→ **Raw data**
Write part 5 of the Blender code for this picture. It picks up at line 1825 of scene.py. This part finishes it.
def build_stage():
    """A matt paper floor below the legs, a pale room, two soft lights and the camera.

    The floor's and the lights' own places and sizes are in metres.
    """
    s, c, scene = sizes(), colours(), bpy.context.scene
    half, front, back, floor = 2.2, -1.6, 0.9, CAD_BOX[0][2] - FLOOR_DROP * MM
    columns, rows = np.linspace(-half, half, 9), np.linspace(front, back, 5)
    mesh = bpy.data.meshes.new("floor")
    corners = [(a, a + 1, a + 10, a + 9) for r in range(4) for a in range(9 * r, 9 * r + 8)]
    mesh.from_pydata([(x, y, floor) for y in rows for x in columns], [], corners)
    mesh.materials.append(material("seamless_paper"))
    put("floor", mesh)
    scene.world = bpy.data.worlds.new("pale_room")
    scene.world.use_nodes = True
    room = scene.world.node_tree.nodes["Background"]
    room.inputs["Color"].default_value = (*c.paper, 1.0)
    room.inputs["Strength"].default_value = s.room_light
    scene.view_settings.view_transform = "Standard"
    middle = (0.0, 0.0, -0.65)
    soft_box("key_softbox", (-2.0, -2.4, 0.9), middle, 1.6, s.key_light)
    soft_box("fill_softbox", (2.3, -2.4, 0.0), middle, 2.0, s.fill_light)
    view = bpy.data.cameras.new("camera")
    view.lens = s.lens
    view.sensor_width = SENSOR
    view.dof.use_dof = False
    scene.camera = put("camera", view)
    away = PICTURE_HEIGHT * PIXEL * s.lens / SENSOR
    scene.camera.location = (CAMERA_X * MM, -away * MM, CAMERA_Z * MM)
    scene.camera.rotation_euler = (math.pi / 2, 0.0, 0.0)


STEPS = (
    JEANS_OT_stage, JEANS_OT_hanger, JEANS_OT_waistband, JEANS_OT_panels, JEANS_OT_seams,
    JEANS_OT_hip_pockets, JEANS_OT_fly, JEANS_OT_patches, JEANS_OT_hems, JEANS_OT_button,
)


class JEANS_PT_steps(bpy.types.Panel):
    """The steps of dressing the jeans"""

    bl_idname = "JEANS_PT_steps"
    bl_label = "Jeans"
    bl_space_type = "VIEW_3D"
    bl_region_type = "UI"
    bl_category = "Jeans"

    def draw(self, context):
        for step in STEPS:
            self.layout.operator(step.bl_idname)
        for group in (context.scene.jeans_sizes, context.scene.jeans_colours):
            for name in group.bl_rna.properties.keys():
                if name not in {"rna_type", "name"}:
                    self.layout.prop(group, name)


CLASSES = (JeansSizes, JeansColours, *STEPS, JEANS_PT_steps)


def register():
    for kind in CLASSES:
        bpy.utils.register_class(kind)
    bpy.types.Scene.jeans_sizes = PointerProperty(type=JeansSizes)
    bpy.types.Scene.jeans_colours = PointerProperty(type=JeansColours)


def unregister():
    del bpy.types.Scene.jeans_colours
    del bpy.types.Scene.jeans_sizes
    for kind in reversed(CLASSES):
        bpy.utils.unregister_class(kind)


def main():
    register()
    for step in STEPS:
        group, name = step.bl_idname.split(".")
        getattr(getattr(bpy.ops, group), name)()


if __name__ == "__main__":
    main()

→ **What to do**
Write down again the exact lines running from the beginning of the data to the line containing "and the camera.", with both ends included.

→ **Exercise output**
Write part 5 of the Blender code for this picture. It picks up at line 1825 of scene.py. This part finishes it.
def build_stage():
    """A matt paper floor below the legs, a pale room, two soft lights and the camera.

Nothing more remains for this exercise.